▸ **DIRECTION**
Transcribe only part of the material below: the lines from the one containing "# The front" through the one containing "in imported if", inclusive, exactly as written.

▸ **SOURCE DATA**
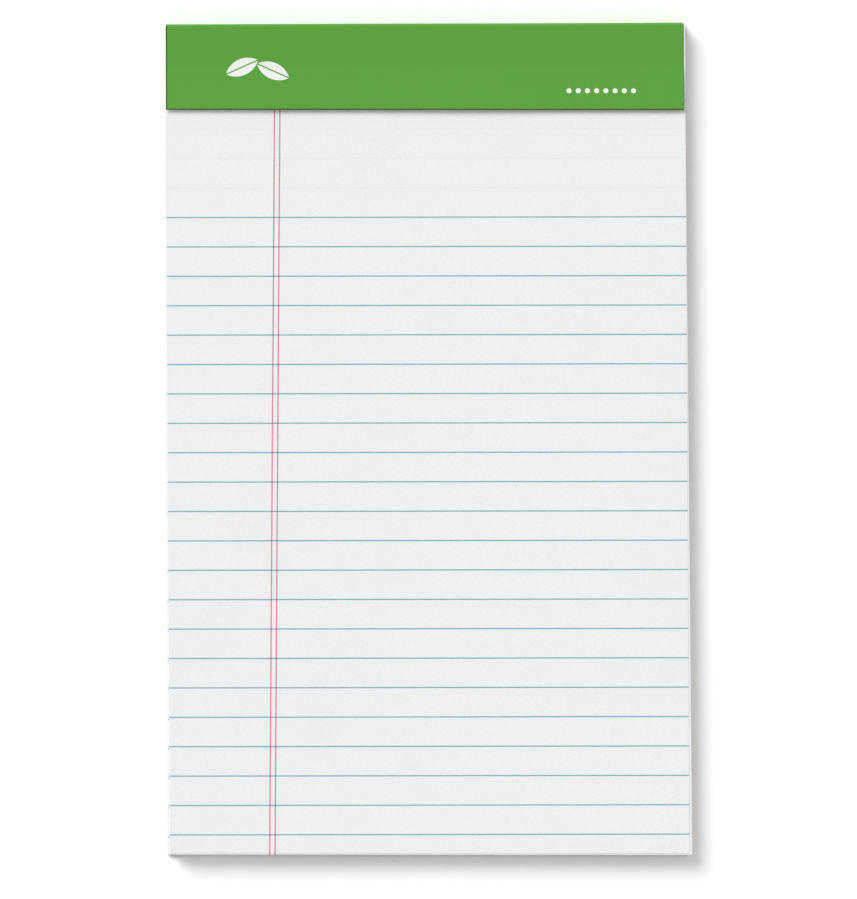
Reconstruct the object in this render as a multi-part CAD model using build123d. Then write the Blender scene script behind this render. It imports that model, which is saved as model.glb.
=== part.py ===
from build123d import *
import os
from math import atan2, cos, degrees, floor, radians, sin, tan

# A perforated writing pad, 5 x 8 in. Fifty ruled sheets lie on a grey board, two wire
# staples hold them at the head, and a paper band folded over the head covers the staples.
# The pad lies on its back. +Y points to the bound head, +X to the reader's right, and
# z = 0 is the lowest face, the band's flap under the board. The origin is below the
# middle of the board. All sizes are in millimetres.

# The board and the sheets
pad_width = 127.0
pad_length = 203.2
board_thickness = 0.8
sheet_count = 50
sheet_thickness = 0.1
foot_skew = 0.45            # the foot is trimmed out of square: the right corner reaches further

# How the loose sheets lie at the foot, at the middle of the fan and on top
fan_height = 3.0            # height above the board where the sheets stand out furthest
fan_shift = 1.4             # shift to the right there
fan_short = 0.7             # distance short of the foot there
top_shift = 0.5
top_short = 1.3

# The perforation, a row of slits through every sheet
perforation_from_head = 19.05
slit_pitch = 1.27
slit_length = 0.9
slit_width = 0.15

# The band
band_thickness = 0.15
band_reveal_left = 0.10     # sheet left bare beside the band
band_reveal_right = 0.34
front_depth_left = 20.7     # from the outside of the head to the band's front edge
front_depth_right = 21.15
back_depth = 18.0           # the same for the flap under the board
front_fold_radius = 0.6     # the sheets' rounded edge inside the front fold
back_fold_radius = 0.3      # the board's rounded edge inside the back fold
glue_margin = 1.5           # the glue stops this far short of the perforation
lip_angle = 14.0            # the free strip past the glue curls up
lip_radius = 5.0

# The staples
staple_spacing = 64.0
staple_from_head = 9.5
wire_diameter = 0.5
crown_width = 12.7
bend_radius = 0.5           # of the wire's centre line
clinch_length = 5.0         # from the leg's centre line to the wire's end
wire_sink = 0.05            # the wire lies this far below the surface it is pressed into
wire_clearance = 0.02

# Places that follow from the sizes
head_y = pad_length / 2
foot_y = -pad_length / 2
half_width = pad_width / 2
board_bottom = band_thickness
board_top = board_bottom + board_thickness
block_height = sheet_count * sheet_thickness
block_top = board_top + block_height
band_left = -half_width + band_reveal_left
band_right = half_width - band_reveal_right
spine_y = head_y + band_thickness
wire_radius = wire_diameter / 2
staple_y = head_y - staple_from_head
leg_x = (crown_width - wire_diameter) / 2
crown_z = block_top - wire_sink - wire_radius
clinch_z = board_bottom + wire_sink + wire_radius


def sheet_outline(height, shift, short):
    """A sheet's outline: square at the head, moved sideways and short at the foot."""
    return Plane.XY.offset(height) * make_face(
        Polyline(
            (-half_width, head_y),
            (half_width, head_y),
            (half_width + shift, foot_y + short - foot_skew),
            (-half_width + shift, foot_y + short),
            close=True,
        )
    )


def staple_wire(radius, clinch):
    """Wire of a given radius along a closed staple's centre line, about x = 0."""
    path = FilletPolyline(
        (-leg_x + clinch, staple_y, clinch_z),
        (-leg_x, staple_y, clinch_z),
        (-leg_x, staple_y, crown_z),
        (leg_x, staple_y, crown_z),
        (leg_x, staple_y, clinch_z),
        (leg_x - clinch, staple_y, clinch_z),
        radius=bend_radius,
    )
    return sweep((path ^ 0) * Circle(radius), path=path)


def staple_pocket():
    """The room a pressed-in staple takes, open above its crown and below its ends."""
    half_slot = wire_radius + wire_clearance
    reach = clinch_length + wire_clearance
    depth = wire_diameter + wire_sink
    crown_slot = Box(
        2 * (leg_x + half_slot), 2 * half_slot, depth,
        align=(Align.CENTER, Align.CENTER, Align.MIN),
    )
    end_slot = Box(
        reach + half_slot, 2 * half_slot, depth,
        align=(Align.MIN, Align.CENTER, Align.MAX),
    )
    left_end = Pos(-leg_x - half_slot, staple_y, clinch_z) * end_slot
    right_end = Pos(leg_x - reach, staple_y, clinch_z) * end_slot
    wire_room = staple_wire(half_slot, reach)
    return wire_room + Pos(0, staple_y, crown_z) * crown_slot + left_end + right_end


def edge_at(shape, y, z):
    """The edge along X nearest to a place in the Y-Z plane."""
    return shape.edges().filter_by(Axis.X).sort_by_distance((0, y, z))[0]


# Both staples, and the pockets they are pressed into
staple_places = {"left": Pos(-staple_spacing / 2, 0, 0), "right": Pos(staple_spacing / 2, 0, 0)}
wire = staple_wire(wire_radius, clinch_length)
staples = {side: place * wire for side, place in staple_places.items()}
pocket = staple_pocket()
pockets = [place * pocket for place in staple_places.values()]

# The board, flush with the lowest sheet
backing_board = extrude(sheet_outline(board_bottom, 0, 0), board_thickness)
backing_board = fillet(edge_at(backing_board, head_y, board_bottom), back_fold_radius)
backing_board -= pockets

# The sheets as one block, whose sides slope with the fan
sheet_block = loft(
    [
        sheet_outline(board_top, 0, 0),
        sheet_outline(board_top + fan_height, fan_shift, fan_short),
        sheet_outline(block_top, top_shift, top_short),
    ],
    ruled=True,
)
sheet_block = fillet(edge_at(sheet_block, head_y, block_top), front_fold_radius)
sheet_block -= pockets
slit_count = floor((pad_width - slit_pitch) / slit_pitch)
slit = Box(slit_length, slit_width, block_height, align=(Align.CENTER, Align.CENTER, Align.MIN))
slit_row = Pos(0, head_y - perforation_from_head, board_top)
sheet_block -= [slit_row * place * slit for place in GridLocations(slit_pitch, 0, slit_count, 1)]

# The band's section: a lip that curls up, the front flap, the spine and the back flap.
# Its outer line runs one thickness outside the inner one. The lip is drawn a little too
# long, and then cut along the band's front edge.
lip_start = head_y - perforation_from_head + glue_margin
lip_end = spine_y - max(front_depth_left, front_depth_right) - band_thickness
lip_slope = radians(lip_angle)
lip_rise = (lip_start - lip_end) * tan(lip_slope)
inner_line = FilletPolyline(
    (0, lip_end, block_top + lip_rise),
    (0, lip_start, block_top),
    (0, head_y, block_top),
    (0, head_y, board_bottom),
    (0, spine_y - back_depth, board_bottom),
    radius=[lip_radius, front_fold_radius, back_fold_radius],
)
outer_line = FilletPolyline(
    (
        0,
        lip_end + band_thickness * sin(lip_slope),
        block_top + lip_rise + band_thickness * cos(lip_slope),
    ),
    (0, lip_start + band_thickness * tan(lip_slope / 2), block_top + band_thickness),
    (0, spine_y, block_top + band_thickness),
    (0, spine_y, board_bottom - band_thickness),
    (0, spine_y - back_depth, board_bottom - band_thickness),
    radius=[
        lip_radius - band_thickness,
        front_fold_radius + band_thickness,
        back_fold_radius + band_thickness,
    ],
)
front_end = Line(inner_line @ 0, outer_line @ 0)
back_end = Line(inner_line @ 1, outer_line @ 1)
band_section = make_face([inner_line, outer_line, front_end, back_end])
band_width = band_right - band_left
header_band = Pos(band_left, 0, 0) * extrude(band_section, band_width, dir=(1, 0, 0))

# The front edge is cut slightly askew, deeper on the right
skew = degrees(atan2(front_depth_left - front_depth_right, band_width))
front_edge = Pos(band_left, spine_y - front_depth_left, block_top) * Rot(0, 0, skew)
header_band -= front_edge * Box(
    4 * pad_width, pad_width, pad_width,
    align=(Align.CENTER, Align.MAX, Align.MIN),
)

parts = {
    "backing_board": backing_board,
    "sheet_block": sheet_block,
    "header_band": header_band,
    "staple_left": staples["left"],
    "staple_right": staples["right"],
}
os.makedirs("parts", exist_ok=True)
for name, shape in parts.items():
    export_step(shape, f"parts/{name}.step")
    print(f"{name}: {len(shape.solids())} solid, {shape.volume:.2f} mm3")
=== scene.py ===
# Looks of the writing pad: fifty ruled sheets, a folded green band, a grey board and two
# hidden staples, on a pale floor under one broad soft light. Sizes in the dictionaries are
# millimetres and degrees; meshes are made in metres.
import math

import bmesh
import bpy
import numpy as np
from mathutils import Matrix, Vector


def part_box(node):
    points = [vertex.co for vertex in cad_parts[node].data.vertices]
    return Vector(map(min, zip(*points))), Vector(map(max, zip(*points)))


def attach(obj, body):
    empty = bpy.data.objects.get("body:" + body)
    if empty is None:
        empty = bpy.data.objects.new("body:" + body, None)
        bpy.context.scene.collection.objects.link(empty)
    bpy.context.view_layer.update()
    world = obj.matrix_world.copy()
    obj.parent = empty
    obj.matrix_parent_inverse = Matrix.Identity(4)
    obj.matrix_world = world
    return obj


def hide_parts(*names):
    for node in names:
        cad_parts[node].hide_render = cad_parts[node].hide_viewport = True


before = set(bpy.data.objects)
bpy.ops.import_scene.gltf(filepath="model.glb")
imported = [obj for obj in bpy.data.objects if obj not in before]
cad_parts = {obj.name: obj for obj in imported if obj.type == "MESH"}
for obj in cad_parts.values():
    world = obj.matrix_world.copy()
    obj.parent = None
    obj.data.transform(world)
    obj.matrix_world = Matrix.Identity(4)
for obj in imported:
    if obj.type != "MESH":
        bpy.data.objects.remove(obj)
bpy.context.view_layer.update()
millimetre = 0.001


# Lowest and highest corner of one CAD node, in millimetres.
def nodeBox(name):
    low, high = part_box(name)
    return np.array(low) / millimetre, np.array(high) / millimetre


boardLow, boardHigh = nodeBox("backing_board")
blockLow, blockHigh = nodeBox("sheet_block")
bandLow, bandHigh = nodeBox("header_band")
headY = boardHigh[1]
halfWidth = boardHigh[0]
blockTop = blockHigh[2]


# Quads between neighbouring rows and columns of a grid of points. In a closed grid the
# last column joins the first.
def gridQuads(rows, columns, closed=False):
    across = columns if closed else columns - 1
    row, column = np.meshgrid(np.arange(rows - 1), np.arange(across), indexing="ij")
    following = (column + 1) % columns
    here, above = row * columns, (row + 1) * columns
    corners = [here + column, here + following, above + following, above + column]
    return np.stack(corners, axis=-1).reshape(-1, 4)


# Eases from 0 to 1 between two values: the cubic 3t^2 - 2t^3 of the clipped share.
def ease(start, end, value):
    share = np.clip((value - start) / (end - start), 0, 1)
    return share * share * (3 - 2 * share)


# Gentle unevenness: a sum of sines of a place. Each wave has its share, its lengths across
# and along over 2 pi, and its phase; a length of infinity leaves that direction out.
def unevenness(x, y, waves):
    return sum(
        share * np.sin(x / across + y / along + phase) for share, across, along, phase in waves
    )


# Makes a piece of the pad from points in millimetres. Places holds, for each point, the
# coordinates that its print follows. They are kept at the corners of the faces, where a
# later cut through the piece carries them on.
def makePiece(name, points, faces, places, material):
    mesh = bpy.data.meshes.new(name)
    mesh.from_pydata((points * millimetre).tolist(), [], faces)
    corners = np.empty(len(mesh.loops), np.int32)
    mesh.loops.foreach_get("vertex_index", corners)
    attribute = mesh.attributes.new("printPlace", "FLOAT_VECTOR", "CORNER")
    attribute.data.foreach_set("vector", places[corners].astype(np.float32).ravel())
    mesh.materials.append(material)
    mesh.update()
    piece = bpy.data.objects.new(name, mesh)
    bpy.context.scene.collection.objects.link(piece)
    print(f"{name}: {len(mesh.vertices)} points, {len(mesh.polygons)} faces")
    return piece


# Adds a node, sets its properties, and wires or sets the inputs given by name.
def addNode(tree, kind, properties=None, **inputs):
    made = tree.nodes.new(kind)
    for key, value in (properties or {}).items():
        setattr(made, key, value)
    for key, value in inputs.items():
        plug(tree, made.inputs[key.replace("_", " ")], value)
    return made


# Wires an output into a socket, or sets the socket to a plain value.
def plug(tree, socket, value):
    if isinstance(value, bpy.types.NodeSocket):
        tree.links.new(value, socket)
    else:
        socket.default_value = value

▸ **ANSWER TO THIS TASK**
# The front edge is cut slightly askew, deeper on the right
skew = degrees(atan2(front_depth_left - front_depth_right, band_width))
front_edge = Pos(band_left, spine_y - front_depth_left, block_top) * Rot(0, 0, skew)
header_band -= front_edge * Box(
    4 * pad_width, pad_width, pad_width,
    align=(Align.CENTER, Align.MAX, Align.MIN),
)

parts = {
    "backing_board": backing_board,
    "sheet_block": sheet_block,
    "header_band": header_band,
    "staple_left": staples["left"],
    "staple_right": staples["right"],
}
os.makedirs("parts", exist_ok=True)
for name, shape in parts.items():
    export_step(shape, f"parts/{name}.step")
    print(f"{name}: {len(shape.solids())} solid, {shape.volume:.2f} mm3")
=== scene.py ===
# Looks of the writing pad: fifty ruled sheets, a folded green band, a grey board and two
# hidden staples, on a pale floor under one broad soft light. Sizes in the dictionaries are
# millimetres and degrees; meshes are made in metres.
import math

import bmesh
import bpy
import numpy as np
from mathutils import Matrix, Vector


def part_box(node):
    points = [vertex.co for vertex in cad_parts[node].data.vertices]
    return Vector(map(min, zip(*points))), Vector(map(max, zip(*points)))


def attach(obj, body):
    empty = bpy.data.objects.get("body:" + body)
    if empty is None:
        empty = bpy.data.objects.new("body:" + body, None)
        bpy.context.scene.collection.objects.link(empty)
    bpy.context.view_layer.update()
    world = obj.matrix_world.copy()
    obj.parent = empty
    obj.matrix_parent_inverse = Matrix.Identity(4)
    obj.matrix_world = world
    return obj


def hide_parts(*names):
    for node in names:
        cad_parts[node].hide_render = cad_parts[node].hide_viewport = True


before = set(bpy.data.objects)
bpy.ops.import_scene.gltf(filepath="model.glb")
imported = [obj for obj in bpy.data.objects if obj not in before]
cad_parts = {obj.name: obj for obj in imported if obj.type == "MESH"}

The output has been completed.